Dès la fin de Mai 68, le patronat avait compris qu'il fallait se débarrasser du salariat. Et pour cela, commencer par broyer les individualités. Demarcy en est la métaphore : il fallait exclure de l'espace productif la possibilité même d'une intelligence autre que mécanique, répondant à des standards abstraits. Qu'un ouvrier fût le maître de son outil était devenu symboliquement inacceptable. Seule la machine devait pouvoir récupérer une identité, tout le reste devait devenir jetable : gommer l'ouvrier en tant qu'ouvrier, exclure l'humain en tant qu'être. Pas même le subordonner à la machine, à peine provisoirement en faire son excroissance, en attendant son expulsion définitive.

Mais à l'époque, il devait encore collaborer à son extinction. «Veiller à l'aliénation de son être» dit Tiqqun. Il s'agissait de le réduire progressivement à l'état de rien. Qu'il consente à n'être que l'attribut de sa propre insistance -et non existence. «On le poussait hors de lui » (Tiqqun encore). C'est cette sortie que l'établi de Linhart a enregistrée. Tout comme le récit a enregistré le fait que les ouvriers répondaient à un nom qui n'existait plus. Le patronat vidait leur monde de toute signification.

L'anabase, expliqua un jour Alain Badiou (Le Siècle, pages 119 à 139, 10 novembre 1999), «est une expérience exilée du commencement».

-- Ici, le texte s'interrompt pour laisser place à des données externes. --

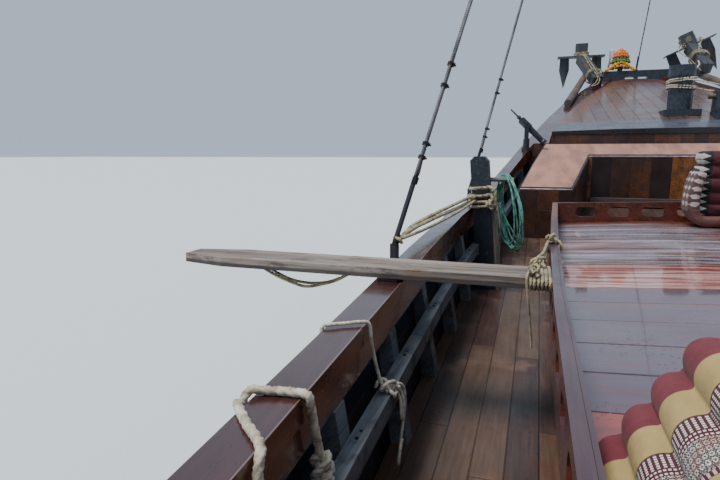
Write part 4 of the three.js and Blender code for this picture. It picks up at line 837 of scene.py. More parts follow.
# Foredeck. Planks laid fore and aft, with a straight covering board along the aft edge, all
# varnished and dulled. Traffic has worn it brown beside the post and at the bow.
foredeck_planks, surface, place, colour = timber(
    "foredeck_planks", "70534e", "452f2f", width=0.2, length=40.0, seam="170f12", gap=0.012, tones=0.7,
    gloss=(0.25, 0.5), coat=0.3, fade="6e4c40", faded=0.3,
)
parts = axes(place)
ahead = plus(parts["X"], times(mottle(place, 2.5, 5), 1.6))
colour = recolour(surface, spread(ahead, 11.6, 12.2, 0, 0.8), colour, "55302a")
rim = spread(use(from_rail, Place=place)["Inboard"], 0.5, 0.75, 0.75, 0)
colour = recolour(surface, rim, colour, "6b4230")
# The straight covering board is weathered grey, its bluish tint a painted sheen of sky reflection.
board = calc("LESS_THAN", parts["X"], 7.12)
covering_board_and_sky_sheen = use(wood_grain, Place=scaled(place, 8, 0.2, 1), Light="585b68", Dark="363945")
colour = recolour(surface, board, colour, covering_board_and_sky_sheen["Color"])
fore_face = spread(facing(place, "Z"), 0.3, 0.6, 1, 0)
recolour(surface, fore_face, colour, "1d1719")
dress(foredeck_planks, "foredeck")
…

Chaque mot pèse dans cette définition (tronquée, la sienne est plus riche). A condition évidemment de ne pas lire ce commencement dans une perspective métaphysique. Car ce commencement dont je parle, c'est celui qui prévaut aujourd'hui. Un commencement de la fin si l'on veut. C'est cette expérience que relate Linhart, celle de l'exil, de notre exil, ce moment où nous sommes devenus les spectateurs de nos échecs à répétition. Quarante années de luttes mises en échec pourrait-on dire, même si aucun d'entre eux n'a été un véritable échec -or c'est là où d'autres commencement sont possibles, plutôt que ce début de fin du monde qui déroule sous nos yeux effarés ses vestiges barbares.